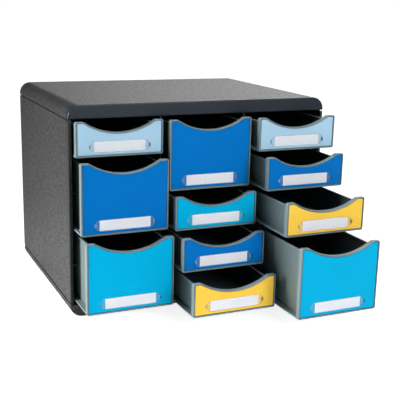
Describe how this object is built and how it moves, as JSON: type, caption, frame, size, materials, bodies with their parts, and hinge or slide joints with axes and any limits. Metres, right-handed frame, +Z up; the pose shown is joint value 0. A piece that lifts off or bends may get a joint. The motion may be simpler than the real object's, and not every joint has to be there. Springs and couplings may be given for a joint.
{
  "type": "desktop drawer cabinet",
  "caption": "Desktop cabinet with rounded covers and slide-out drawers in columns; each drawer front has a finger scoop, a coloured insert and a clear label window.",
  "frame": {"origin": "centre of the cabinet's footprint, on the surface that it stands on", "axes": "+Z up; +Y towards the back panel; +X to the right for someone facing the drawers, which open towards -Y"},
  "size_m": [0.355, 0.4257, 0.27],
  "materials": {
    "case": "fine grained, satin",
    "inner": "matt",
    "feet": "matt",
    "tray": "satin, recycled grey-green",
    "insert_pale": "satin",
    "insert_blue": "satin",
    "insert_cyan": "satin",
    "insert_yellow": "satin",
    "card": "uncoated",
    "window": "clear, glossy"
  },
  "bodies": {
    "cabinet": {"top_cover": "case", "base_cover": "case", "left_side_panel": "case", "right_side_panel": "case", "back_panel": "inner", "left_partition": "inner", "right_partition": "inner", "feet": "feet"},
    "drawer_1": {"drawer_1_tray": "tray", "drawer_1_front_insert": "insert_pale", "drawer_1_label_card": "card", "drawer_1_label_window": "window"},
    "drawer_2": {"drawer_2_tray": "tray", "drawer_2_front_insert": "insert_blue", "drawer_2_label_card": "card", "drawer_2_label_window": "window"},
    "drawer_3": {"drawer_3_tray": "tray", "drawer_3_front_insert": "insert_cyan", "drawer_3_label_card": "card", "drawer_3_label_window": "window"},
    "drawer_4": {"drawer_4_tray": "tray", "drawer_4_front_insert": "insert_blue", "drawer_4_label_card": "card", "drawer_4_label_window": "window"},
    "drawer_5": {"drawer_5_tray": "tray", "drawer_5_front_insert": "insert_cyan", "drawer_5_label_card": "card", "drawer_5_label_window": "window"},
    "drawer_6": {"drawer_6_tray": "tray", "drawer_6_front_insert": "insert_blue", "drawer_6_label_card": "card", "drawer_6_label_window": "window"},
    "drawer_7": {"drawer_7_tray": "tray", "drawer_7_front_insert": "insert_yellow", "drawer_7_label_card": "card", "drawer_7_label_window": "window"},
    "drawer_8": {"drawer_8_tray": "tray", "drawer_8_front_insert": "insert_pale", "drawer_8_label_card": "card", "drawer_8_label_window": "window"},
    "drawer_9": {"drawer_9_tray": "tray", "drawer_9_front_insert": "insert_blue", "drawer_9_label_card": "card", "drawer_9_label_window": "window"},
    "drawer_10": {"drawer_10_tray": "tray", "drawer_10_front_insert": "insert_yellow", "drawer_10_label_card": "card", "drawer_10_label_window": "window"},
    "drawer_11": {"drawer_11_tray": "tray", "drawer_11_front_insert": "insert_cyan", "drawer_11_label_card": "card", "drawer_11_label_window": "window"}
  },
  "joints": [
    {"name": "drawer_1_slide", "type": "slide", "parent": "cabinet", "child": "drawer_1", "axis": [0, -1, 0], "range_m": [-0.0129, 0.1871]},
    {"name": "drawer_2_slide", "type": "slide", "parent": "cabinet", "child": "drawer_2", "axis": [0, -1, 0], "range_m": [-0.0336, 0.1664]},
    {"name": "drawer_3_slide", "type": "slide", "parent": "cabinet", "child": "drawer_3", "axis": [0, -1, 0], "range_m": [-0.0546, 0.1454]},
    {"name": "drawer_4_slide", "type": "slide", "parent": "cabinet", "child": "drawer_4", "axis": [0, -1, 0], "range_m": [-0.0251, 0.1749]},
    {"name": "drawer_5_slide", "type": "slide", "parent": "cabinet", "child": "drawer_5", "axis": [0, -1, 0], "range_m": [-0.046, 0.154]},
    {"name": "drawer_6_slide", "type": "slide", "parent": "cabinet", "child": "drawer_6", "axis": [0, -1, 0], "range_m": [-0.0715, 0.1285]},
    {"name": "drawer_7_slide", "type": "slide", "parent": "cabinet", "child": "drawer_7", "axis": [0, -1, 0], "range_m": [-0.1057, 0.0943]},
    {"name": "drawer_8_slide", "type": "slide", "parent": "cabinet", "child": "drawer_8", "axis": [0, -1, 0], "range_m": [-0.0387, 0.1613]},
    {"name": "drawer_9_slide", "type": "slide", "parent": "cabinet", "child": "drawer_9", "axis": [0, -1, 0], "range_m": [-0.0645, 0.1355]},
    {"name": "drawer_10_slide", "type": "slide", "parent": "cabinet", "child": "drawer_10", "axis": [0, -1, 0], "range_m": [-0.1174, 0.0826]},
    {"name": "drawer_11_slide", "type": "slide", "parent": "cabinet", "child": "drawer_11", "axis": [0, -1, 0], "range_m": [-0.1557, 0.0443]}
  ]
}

•••••

WHAT IS BEING ASKED:
Please repeat the listing exactly, with nothing left out.

TASK OUTPUT:
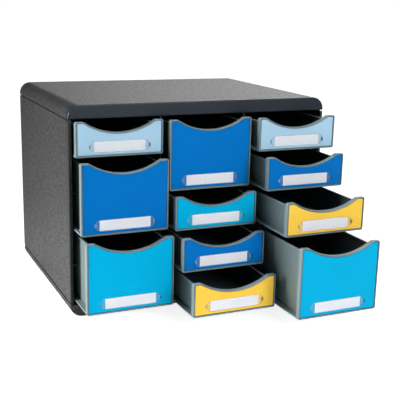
Describe how this object is built and how it moves, as JSON: type, caption, frame, size, materials, bodies with their parts, and hinge or slide joints with axes and any limits. Metres, right-handed frame, +Z up; the pose shown is joint value 0. A piece that lifts off or bends may get a joint. The motion may be simpler than the real object's, and not every joint has to be there. Springs and couplings may be given for a joint.
{
  "type": "desktop drawer cabinet",
  "caption": "Desktop cabinet with rounded covers and slide-out drawers in columns; each drawer front has a finger scoop, a coloured insert and a clear label window.",
  "frame": {"origin": "centre of the cabinet's footprint, on the surface that it stands on", "axes": "+Z up; +Y towards the back panel; +X to the right for someone facing the drawers, which open towards -Y"},
  "size_m": [0.355, 0.4257, 0.27],
  "materials": {
    "case": "fine grained, satin",
    "inner": "matt",
    "feet": "matt",
    "tray": "satin, recycled grey-green",
    "insert_pale": "satin",
    "insert_blue": "satin",
    "insert_cyan": "satin",
    "insert_yellow": "satin",
    "card": "uncoated",
    "window": "clear, glossy"
  },
  "bodies": {
    "cabinet": {"top_cover": "case", "base_cover": "case", "left_side_panel": "case", "right_side_panel": "case", "back_panel": "inner", "left_partition": "inner", "right_partition": "inner", "feet": "feet"},
    "drawer_1": {"drawer_1_tray": "tray", "drawer_1_front_insert": "insert_pale", "drawer_1_label_card": "card", "drawer_1_label_window": "window"},
    "drawer_2": {"drawer_2_tray": "tray", "drawer_2_front_insert": "insert_blue", "drawer_2_label_card": "card", "drawer_2_label_window": "window"},
    "drawer_3": {"drawer_3_tray": "tray", "drawer_3_front_insert": "insert_cyan", "drawer_3_label_card": "card", "drawer_3_label_window": "window"},
    "drawer_4": {"drawer_4_tray": "tray", "drawer_4_front_insert": "insert_blue", "drawer_4_label_card": "card", "drawer_4_label_window": "window"},
    "drawer_5": {"drawer_5_tray": "tray", "drawer_5_front_insert": "insert_cyan", "drawer_5_label_card": "card", "drawer_5_label_window": "window"},
    "drawer_6": {"drawer_6_tray": "tray", "drawer_6_front_insert": "insert_blue", "drawer_6_label_card": "card", "drawer_6_label_window": "window"},
    "drawer_7": {"drawer_7_tray": "tray", "drawer_7_front_insert": "insert_yellow", "drawer_7_label_card": "card", "drawer_7_label_window": "window"},
    "drawer_8": {"drawer_8_tray": "tray", "drawer_8_front_insert": "insert_pale", "drawer_8_label_card": "card", "drawer_8_label_window": "window"},
    "drawer_9": {"drawer_9_tray": "tray", "drawer_9_front_insert": "insert_blue", "drawer_9_label_card": "card", "drawer_9_label_window": "window"},
    "drawer_10": {"drawer_10_tray": "tray", "drawer_10_front_insert": "insert_yellow", "drawer_10_label_card": "card", "drawer_10_label_window": "window"},
    "drawer_11": {"drawer_11_tray": "tray", "drawer_11_front_insert": "insert_cyan", "drawer_11_label_card": "card", "drawer_11_label_window": "window"}
  },
  "joints": [
    {"name": "drawer_1_slide", "type": "slide", "parent": "cabinet", "child": "drawer_1", "axis": [0, -1, 0], "range_m": [-0.0129, 0.1871]},
    {"name": "drawer_2_slide", "type": "slide", "parent": "cabinet", "child": "drawer_2", "axis": [0, -1, 0], "range_m": [-0.0336, 0.1664]},
    {"name": "drawer_3_slide", "type": "slide", "parent": "cabinet", "child": "drawer_3", "axis": [0, -1, 0], "range_m": [-0.0546, 0.1454]},
    {"name": "drawer_4_slide", "type": "slide", "parent": "cabinet", "child": "drawer_4", "axis": [0, -1, 0], "range_m": [-0.0251, 0.1749]},
    {"name": "drawer_5_slide", "type": "slide", "parent": "cabinet", "child": "drawer_5", "axis": [0, -1, 0], "range_m": [-0.046, 0.154]},
    {"name": "drawer_6_slide", "type": "slide", "parent": "cabinet", "child": "drawer_6", "axis": [0, -1, 0], "range_m": [-0.0715, 0.1285]},
    {"name": "drawer_7_slide", "type": "slide", "parent": "cabinet", "child": "drawer_7", "axis": [0, -1, 0], "range_m": [-0.1057, 0.0943]},
    {"name": "drawer_8_slide", "type": "slide", "parent": "cabinet", "child": "drawer_8", "axis": [0, -1, 0], "range_m": [-0.0387, 0.1613]},
    {"name": "drawer_9_slide", "type": "slide", "parent": "cabinet", "child": "drawer_9", "axis": [0, -1, 0], "range_m": [-0.0645, 0.1355]},
    {"name": "drawer_10_slide", "type": "slide", "parent": "cabinet", "child": "drawer_10", "axis": [0, -1, 0], "range_m": [-0.1174, 0.0826]},
    {"name": "drawer_11_slide", "type": "slide", "parent": "cabinet", "child": "drawer_11", "axis": [0, -1, 0], "range_m": [-0.1557, 0.0443]}
  ]
}